The conclusion is straightforward: increasing greenhouse gas concentrations trap more of the Sun’s energy within Earth’s system. That extra energy does not disappear. It warms the atmosphere, heats the oceans, melts ice, and reshapes ecosystems.

A Planet-Wide Pattern

The evidence of warming is not confined to one dataset or one region. It appears across the entire Earth system.

Global average temperatures have climbed steadily, especially since the mid-20th century. Oceans — which absorb more than 90% of the excess heat trapped by greenhouse gases — are warming at increasing depths. Ice sheets in Greenland and Antarctica are losing mass. Mountain glaciers are retreating. Arctic sea ice is shrinking in both thickness and extent.

These changes are interconnected. As ice melts, less sunlight is reflected back into space, amplifying warming. As oceans heat, they expand, contributing to sea-level rise. As temperatures climb, weather patterns shift, influencing rainfall, drought, and wildfire activity.

The scale and synchronization of these signals matter. When independent measurements — from satellites orbiting Earth to thermometers on land, from ocean buoys to tree-ring records — all point in the same direction, the conclusion becomes robust.

From Hypothesis to Established Fact

Scientific understanding of climate change has developed over more than a century. Early laboratory experiments identified the heat-trapping properties of greenhouse gases. Later, improved atmospheric measurements confirmed rising concentrations. Computer models then simulated how those gases would influence temperature, precipitation, and circulation patterns.

Today, real-world observations align closely with those projections.

Satellites provide a global perspective that was impossible just a few decades ago. They track surface temperatures, cloud cover, sea level, ice extent, and atmospheric composition with extraordinary precision. The long-term records they produce reveal clear trends — trends that match the physics of greenhouse warming.

What once required theoretical modeling is now observable in real time.

Why the Current Rate Matters

Climate has changed before, but rarely — if ever — this quickly over the past 10,000 years. That timescale is significant because it encompasses the entirety of human civilization. Agriculture, cities, infrastructure, and water systems all developed under relatively stable climatic conditions.

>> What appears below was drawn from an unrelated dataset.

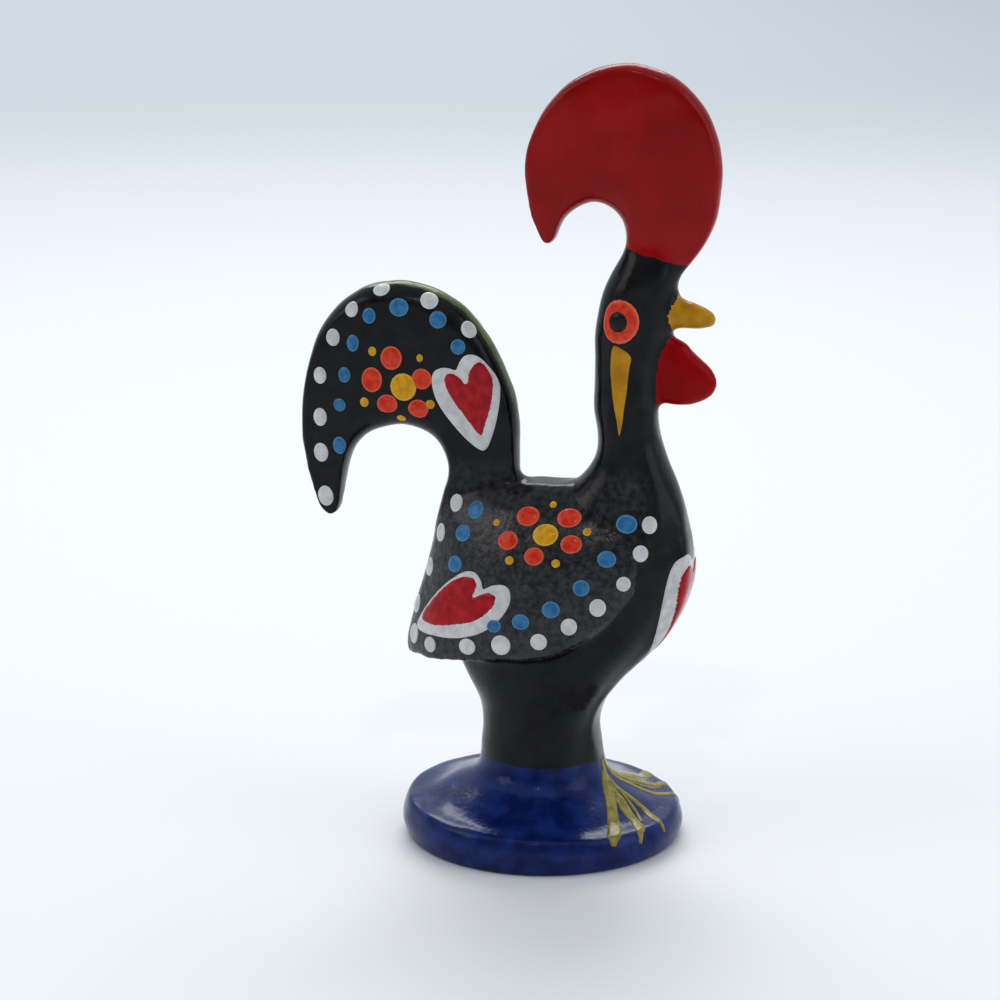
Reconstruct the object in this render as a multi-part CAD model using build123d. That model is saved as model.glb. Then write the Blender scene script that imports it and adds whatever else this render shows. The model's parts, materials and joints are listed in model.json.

Rapid change challenges that stability. Ecosystems have less time to adapt. Coastal communities face accelerating sea-level rise. Agricultural systems must cope with shifting growing seasons and altered precipitation patterns.

The speed of warming is not merely an academic detail; it shapes how societies prepare and respond.

The Overwhelming Weight of Evidence

In science, certainty does not mean absolute perfection of knowledge. It means that multiple independent lines of evidence converge on the same conclusion. In the case of modern climate change, those lines include:

  • Ice core records showing unprecedented CO₂ increases
  • Direct atmospheric measurements confirming ongoing rises
  • Satellite data documenting global temperature trends
  • Ocean heat content measurements
  • Observed melting of ice sheets and glaciers
  • Physical laws describing how greenhouse gases trap heat

Taken together, they form a consistent, coherent picture.

Earth is warming. The primary driver is human activity — particularly the burning of fossil fuels and deforestation. This understanding is not based on a single study or institution, but on decades of cumulative research conducted across the globe.

The story of climate change is, fundamentally, a story written in data — preserved in ice, recorded by satellites, measured in oceans, and reflected in rising thermometers. It is a story still unfolding, but its central chapter is already clear: the warming we are experiencing today is real, rapid, and largely of our own making.